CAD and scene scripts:
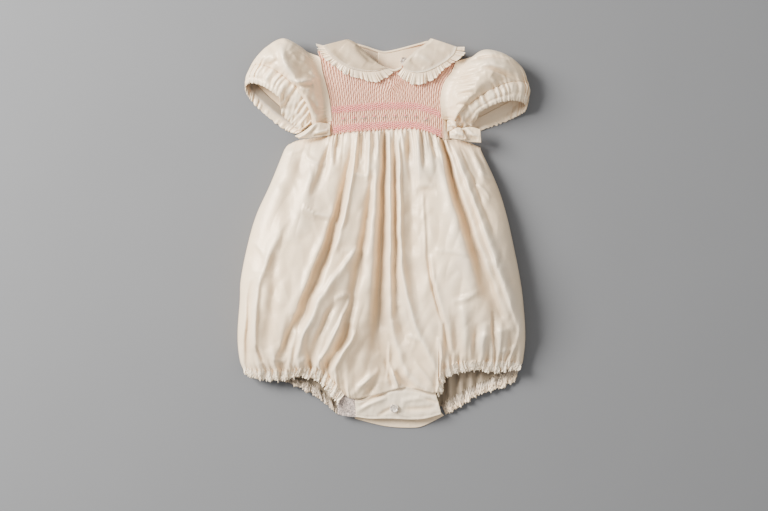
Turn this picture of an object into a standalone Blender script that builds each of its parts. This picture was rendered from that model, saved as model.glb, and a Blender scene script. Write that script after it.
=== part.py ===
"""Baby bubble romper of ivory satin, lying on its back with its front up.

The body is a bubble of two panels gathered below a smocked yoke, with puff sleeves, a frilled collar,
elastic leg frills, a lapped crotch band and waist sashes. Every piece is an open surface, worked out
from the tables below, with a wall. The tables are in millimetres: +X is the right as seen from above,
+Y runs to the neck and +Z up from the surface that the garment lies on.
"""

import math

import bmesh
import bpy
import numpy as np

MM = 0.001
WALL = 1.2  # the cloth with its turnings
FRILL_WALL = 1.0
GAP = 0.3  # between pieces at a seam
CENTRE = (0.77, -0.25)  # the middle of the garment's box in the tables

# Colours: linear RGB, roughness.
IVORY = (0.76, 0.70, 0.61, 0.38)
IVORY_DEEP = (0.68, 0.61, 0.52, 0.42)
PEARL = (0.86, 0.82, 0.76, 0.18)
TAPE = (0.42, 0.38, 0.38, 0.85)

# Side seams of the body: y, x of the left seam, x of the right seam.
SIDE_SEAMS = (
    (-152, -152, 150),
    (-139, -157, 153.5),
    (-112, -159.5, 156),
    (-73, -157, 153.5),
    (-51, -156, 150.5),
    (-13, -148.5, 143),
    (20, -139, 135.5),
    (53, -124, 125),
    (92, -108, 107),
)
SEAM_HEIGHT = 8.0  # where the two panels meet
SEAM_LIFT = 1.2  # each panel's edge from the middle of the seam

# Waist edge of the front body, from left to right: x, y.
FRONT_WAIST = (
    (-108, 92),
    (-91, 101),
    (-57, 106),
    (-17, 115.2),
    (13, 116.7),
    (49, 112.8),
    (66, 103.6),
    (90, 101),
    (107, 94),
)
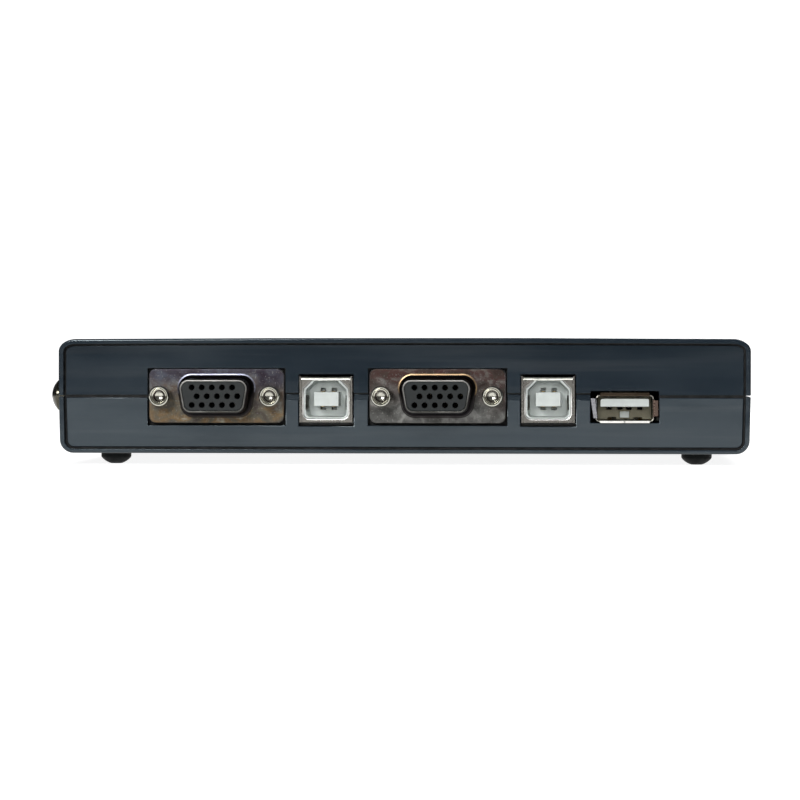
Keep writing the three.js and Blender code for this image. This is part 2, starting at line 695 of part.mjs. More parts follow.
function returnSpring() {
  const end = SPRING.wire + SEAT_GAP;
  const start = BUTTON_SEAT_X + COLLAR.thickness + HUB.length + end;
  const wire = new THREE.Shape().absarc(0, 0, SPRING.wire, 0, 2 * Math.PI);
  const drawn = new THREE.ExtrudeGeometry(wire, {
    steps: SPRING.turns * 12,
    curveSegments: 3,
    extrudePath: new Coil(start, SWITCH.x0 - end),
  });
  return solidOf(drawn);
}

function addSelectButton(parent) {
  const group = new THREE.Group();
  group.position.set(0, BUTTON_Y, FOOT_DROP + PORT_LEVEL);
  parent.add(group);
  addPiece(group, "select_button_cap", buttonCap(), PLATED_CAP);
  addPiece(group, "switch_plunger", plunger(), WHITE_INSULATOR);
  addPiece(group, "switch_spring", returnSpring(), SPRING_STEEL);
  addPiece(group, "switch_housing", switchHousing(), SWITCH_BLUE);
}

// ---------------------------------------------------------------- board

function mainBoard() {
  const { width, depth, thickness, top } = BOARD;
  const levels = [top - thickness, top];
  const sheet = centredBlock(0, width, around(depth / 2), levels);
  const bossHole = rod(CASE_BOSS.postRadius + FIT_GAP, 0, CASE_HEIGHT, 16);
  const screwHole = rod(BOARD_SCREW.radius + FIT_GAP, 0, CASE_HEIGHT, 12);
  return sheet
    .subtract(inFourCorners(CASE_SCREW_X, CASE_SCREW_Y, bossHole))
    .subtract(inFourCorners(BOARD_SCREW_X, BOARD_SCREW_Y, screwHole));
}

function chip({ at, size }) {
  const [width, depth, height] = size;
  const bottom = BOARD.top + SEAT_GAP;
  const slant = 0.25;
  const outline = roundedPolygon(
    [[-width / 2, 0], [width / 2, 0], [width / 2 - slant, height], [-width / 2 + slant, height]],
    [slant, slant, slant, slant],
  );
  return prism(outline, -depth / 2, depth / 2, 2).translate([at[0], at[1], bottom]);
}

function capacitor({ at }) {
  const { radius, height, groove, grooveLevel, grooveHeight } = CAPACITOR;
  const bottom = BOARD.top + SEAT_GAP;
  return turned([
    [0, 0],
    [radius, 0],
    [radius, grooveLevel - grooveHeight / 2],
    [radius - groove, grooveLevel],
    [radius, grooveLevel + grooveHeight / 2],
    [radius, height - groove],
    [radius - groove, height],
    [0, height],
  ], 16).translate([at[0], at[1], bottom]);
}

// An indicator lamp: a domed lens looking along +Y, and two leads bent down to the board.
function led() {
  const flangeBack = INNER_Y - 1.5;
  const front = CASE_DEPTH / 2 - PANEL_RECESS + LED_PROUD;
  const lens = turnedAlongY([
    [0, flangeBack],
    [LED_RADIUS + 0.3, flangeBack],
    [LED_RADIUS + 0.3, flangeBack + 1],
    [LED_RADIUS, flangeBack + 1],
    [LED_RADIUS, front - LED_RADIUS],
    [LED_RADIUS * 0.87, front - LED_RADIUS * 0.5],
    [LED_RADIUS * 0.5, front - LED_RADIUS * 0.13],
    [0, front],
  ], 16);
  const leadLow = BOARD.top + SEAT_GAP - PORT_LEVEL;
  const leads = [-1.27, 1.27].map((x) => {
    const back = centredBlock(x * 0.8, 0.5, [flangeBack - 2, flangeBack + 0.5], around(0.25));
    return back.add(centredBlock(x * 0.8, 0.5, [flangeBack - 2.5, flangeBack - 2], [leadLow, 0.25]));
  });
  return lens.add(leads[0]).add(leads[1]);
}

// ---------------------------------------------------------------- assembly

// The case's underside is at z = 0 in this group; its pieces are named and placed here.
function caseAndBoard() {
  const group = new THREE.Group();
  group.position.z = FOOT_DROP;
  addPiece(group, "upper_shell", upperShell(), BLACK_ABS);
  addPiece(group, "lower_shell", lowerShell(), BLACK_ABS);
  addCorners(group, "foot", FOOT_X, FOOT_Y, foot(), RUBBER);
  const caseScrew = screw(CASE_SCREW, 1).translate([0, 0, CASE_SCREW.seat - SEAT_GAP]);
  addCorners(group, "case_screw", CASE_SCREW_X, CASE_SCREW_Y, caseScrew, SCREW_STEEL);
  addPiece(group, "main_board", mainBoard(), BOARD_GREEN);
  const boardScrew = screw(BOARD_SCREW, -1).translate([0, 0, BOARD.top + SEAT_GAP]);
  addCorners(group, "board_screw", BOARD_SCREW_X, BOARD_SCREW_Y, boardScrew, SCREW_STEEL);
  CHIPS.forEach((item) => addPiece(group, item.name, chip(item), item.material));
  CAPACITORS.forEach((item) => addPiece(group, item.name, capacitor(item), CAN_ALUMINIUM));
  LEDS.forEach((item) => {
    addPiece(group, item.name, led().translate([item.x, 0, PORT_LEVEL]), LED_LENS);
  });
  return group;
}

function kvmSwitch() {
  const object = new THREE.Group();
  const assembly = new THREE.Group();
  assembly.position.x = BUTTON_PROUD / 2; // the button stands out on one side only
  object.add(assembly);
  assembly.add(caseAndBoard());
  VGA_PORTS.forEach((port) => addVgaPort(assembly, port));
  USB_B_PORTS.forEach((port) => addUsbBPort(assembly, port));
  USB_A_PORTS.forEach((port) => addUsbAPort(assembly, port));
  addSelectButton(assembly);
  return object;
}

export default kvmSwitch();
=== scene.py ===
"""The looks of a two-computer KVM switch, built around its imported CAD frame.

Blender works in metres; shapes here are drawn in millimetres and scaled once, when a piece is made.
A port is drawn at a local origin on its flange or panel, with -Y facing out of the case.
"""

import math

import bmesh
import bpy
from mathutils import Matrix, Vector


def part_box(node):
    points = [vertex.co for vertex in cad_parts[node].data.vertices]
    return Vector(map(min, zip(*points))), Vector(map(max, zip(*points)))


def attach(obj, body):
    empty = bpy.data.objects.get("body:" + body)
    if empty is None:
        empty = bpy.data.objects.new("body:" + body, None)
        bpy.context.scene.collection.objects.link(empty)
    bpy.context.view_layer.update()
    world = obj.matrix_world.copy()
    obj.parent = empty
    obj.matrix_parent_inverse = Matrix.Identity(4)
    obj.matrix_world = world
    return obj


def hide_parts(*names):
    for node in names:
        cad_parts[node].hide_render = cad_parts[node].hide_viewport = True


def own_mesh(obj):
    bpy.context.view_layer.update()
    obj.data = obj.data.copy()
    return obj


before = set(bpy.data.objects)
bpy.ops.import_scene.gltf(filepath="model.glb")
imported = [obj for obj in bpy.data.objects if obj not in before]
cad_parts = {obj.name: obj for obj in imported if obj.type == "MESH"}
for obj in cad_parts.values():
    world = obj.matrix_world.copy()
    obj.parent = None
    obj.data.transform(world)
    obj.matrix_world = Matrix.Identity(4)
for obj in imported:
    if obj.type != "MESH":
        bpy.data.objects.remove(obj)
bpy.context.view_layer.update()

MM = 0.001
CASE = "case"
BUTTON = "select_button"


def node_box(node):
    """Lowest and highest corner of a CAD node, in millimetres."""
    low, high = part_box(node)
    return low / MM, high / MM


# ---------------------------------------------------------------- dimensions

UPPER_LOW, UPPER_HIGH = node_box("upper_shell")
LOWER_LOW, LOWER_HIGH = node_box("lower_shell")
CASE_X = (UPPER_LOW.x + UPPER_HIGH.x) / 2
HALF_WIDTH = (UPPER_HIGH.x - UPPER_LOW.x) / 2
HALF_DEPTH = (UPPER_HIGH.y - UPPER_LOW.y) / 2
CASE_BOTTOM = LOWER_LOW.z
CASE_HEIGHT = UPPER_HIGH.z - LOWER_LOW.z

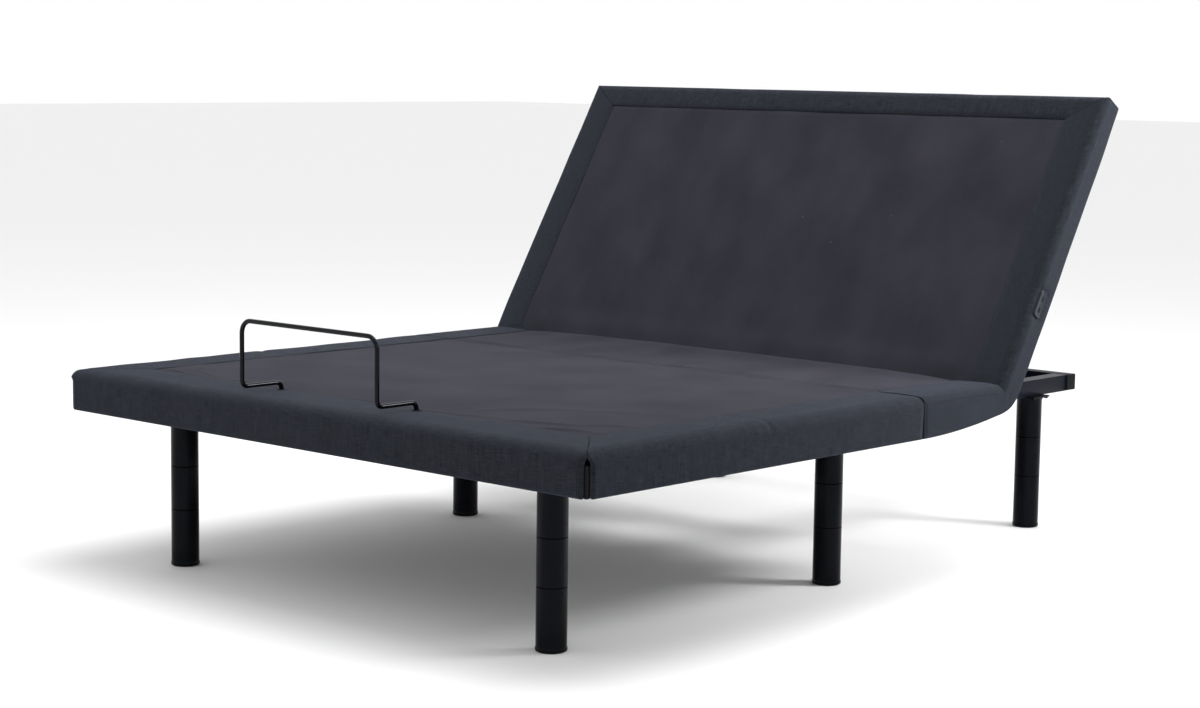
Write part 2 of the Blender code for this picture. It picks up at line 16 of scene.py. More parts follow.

WHAT IS NEEDED: From the entries above, copy each line holding "objects".

SOLUTION TO THIS EXERCISE:
    empty = bpy.data.objects.get("body:" + body)
        empty = bpy.data.objects.new("body:" + body, None)
        bpy.context.scene.collection.objects.link(empty)
before = set(bpy.data.objects)
imported = [obj for obj in bpy.data.objects if obj not in before]
        bpy.data.objects.remove(obj)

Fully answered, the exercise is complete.